### Material supplied
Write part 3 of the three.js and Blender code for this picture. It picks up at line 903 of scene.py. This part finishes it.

...

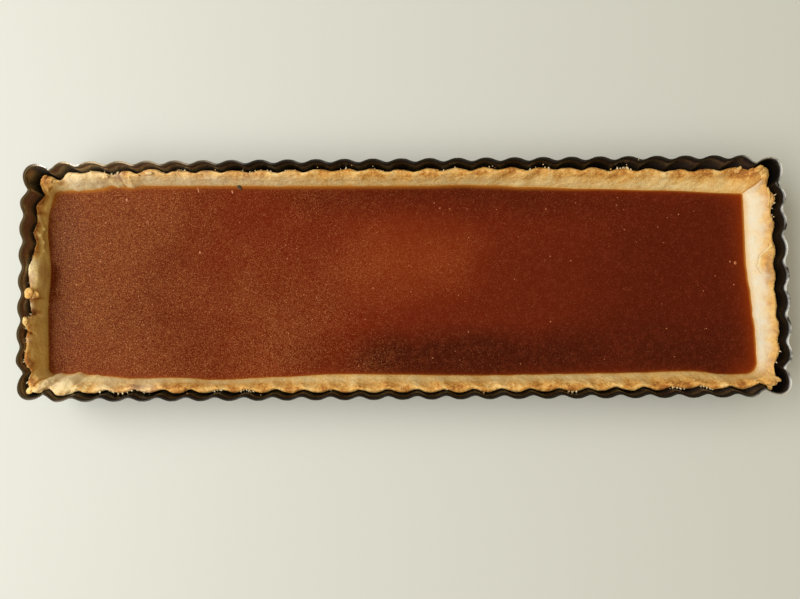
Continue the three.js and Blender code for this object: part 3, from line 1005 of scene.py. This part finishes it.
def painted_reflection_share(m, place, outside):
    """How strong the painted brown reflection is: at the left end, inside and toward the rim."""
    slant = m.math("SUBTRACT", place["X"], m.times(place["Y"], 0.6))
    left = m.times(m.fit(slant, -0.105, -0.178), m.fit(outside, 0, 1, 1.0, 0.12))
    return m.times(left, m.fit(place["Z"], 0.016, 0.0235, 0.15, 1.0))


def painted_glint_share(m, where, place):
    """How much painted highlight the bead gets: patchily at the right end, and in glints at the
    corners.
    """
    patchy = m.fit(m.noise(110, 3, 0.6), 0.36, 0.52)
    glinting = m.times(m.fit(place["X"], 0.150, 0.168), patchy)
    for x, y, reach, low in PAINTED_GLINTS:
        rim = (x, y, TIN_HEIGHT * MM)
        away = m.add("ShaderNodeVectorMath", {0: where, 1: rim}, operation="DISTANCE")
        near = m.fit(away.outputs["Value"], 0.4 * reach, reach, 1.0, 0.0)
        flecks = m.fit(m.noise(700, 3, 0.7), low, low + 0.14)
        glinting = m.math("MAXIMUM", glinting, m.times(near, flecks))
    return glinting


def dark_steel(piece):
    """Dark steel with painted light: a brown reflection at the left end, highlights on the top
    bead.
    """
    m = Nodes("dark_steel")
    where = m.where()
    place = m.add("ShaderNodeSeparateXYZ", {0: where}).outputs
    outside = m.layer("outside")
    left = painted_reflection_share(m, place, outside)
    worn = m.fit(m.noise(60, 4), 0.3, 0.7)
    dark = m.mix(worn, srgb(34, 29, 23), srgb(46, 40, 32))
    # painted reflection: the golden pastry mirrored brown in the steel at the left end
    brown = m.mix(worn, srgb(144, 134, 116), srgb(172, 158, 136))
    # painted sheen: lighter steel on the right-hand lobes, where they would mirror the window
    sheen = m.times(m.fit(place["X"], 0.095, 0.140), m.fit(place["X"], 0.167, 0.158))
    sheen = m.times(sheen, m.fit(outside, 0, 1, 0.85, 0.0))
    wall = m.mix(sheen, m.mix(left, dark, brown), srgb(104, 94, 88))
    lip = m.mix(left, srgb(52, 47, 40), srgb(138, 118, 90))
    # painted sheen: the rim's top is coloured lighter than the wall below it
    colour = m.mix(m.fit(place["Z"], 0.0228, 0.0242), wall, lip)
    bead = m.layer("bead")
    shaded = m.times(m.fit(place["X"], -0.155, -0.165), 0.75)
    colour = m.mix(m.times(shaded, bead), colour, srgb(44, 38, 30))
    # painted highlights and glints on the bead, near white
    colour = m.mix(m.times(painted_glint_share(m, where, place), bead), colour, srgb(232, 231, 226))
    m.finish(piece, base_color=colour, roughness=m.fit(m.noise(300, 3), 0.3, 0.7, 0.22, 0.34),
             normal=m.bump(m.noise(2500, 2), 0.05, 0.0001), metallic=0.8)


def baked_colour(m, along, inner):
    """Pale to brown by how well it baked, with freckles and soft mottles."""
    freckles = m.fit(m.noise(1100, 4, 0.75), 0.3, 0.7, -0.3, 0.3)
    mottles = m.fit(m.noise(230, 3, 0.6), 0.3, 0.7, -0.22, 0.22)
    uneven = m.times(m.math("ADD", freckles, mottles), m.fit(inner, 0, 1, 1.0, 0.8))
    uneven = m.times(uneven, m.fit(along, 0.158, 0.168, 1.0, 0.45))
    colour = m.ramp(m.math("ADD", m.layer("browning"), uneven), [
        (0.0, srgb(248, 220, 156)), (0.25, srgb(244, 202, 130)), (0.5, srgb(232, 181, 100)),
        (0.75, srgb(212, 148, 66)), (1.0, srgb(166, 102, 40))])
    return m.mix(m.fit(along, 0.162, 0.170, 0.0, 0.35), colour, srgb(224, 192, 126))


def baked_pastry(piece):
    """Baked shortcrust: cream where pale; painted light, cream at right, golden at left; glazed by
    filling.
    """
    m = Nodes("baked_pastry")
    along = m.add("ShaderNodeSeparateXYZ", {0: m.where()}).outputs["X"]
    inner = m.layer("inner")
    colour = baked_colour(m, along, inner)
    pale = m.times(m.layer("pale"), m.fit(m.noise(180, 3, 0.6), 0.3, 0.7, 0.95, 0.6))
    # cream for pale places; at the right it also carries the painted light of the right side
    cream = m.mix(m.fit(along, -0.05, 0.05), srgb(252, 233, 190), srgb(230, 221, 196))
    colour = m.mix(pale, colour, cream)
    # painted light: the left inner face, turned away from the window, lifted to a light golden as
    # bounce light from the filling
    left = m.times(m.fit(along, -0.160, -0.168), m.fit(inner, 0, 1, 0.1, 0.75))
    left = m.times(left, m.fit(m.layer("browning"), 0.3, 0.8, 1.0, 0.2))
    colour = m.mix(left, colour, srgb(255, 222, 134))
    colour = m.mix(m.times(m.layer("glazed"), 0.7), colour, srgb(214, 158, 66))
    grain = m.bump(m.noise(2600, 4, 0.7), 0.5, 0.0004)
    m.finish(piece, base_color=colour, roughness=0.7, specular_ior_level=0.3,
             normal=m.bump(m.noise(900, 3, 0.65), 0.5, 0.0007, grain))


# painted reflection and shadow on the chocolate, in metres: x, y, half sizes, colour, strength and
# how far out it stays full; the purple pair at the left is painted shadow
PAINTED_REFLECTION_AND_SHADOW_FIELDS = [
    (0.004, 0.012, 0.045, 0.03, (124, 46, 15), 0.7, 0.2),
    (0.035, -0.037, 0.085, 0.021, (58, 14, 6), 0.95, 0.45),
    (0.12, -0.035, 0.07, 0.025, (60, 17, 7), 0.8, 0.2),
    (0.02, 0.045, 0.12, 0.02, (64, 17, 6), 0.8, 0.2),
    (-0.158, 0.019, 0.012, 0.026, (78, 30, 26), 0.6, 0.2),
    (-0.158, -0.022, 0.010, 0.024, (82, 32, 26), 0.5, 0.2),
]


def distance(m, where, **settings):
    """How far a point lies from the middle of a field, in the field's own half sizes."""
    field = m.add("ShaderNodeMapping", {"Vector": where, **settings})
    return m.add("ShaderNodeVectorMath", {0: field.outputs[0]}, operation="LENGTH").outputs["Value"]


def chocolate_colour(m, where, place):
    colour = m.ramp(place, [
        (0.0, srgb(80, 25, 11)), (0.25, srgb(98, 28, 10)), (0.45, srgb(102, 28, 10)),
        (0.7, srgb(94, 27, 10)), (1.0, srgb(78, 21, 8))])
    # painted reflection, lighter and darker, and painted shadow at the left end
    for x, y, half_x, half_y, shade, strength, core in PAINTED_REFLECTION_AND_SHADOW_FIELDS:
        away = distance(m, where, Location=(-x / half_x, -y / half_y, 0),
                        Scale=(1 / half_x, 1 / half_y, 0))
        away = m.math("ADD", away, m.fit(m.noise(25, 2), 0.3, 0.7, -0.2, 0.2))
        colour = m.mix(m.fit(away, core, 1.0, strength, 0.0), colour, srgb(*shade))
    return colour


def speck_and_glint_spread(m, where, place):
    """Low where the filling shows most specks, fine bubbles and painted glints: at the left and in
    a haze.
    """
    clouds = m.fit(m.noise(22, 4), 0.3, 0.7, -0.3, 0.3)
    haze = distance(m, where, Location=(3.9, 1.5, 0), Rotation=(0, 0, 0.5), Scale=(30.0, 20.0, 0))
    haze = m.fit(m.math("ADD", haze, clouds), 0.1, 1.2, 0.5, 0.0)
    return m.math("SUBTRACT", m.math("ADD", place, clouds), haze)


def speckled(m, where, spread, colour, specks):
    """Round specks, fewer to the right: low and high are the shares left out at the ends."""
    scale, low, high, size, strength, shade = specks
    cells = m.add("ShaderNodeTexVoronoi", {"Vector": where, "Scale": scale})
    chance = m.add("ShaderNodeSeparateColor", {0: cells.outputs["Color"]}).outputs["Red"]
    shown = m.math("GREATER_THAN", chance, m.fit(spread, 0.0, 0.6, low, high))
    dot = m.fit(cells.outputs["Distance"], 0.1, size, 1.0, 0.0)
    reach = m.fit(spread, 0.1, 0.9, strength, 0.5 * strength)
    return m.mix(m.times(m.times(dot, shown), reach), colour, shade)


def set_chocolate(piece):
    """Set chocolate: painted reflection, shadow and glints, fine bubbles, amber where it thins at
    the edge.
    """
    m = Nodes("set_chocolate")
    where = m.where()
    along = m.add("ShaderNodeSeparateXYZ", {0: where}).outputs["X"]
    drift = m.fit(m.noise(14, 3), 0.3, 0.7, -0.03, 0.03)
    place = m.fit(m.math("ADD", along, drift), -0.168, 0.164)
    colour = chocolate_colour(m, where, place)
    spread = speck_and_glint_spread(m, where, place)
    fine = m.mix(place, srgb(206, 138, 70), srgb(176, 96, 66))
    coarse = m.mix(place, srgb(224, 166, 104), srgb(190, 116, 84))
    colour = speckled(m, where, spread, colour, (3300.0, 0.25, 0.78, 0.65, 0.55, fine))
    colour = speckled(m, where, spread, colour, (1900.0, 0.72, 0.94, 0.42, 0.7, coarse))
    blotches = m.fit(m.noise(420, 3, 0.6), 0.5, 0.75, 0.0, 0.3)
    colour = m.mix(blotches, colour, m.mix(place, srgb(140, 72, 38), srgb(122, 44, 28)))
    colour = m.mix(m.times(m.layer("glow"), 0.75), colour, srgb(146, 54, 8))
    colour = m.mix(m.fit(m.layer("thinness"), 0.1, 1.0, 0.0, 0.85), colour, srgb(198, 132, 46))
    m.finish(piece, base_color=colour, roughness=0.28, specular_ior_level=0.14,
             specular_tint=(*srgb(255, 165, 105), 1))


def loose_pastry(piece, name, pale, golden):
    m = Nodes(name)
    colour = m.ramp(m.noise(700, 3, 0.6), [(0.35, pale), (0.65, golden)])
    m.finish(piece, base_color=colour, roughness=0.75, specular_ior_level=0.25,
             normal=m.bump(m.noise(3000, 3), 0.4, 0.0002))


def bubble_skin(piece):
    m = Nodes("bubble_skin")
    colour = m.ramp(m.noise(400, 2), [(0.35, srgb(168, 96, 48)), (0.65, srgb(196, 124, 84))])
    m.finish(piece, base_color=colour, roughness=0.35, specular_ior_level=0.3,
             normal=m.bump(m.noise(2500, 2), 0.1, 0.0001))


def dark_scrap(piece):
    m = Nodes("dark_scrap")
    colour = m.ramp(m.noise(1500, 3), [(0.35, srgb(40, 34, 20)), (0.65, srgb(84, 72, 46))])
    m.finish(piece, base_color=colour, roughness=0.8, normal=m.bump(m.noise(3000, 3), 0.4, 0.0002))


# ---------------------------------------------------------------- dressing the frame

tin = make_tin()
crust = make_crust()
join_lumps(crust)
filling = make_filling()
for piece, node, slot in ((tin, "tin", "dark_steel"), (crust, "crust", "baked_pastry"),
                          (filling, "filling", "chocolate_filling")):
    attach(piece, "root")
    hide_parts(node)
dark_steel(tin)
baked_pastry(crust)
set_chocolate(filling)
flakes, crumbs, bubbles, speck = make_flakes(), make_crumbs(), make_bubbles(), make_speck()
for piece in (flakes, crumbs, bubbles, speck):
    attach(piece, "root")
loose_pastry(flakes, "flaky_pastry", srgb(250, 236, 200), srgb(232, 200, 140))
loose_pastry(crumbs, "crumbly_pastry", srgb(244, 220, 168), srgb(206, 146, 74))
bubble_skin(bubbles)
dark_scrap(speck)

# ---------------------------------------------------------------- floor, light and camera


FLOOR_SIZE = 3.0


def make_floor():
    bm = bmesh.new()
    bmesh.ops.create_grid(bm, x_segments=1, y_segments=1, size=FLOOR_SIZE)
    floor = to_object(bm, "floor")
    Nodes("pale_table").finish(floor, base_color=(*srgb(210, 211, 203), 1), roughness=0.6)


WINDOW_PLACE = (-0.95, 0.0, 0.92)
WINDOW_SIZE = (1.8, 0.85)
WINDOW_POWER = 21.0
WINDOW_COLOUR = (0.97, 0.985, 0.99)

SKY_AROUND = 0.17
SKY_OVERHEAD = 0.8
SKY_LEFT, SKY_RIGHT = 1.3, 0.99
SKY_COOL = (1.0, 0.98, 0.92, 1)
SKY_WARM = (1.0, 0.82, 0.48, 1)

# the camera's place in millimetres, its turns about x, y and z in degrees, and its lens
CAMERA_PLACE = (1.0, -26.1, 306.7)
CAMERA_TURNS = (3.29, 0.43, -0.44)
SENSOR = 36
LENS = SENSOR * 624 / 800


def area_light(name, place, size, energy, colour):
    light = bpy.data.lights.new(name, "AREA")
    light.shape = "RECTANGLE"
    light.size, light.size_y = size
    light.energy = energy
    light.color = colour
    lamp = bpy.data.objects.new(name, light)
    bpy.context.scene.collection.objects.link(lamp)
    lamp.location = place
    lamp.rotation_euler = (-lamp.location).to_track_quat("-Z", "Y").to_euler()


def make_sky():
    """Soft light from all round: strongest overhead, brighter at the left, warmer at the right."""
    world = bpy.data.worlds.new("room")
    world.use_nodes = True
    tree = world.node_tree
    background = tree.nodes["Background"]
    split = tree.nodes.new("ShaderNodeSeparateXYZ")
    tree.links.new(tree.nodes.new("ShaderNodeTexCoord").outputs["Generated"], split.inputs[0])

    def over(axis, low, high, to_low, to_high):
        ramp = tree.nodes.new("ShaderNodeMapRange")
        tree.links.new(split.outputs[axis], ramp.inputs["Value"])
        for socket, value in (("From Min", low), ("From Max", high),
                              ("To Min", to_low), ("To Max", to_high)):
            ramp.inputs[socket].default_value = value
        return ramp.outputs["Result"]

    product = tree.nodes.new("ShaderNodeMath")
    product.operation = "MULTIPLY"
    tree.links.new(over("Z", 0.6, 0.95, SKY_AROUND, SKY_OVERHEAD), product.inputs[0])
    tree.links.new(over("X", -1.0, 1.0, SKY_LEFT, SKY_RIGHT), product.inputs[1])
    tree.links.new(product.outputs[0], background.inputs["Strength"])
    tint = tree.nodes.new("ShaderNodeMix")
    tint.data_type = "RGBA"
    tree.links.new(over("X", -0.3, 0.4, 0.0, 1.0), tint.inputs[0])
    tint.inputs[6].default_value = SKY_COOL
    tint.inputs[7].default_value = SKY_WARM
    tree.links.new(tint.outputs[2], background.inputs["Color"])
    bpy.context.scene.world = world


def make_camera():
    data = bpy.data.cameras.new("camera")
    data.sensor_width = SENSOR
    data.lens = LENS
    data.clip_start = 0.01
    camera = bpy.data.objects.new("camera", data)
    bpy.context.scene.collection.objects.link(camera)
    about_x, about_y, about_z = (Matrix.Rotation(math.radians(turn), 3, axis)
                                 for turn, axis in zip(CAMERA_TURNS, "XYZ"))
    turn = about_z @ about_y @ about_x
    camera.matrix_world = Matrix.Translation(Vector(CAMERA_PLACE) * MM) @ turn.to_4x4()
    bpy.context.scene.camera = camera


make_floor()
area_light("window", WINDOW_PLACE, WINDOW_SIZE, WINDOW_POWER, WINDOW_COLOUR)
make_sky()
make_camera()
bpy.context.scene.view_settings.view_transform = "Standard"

### Written task
Your task is to give again the lines from the one containing "Continue the three.js" to the one containing "return glinting", both lines included, exactly and without anything added.

### Task output
Continue the three.js and Blender code for this object: part 3, from line 1005 of scene.py. This part finishes it.
def painted_reflection_share(m, place, outside):
    """How strong the painted brown reflection is: at the left end, inside and toward the rim."""
    slant = m.math("SUBTRACT", place["X"], m.times(place["Y"], 0.6))
    left = m.times(m.fit(slant, -0.105, -0.178), m.fit(outside, 0, 1, 1.0, 0.12))
    return m.times(left, m.fit(place["Z"], 0.016, 0.0235, 0.15, 1.0))


def painted_glint_share(m, where, place):
    """How much painted highlight the bead gets: patchily at the right end, and in glints at the
    corners.
    """
    patchy = m.fit(m.noise(110, 3, 0.6), 0.36, 0.52)
    glinting = m.times(m.fit(place["X"], 0.150, 0.168), patchy)
    for x, y, reach, low in PAINTED_GLINTS:
        rim = (x, y, TIN_HEIGHT * MM)
        away = m.add("ShaderNodeVectorMath", {0: where, 1: rim}, operation="DISTANCE")
        near = m.fit(away.outputs["Value"], 0.4 * reach, reach, 1.0, 0.0)
        flecks = m.fit(m.noise(700, 3, 0.7), low, low + 0.14)
        glinting = m.math("MAXIMUM", glinting, m.times(near, flecks))
    return glinting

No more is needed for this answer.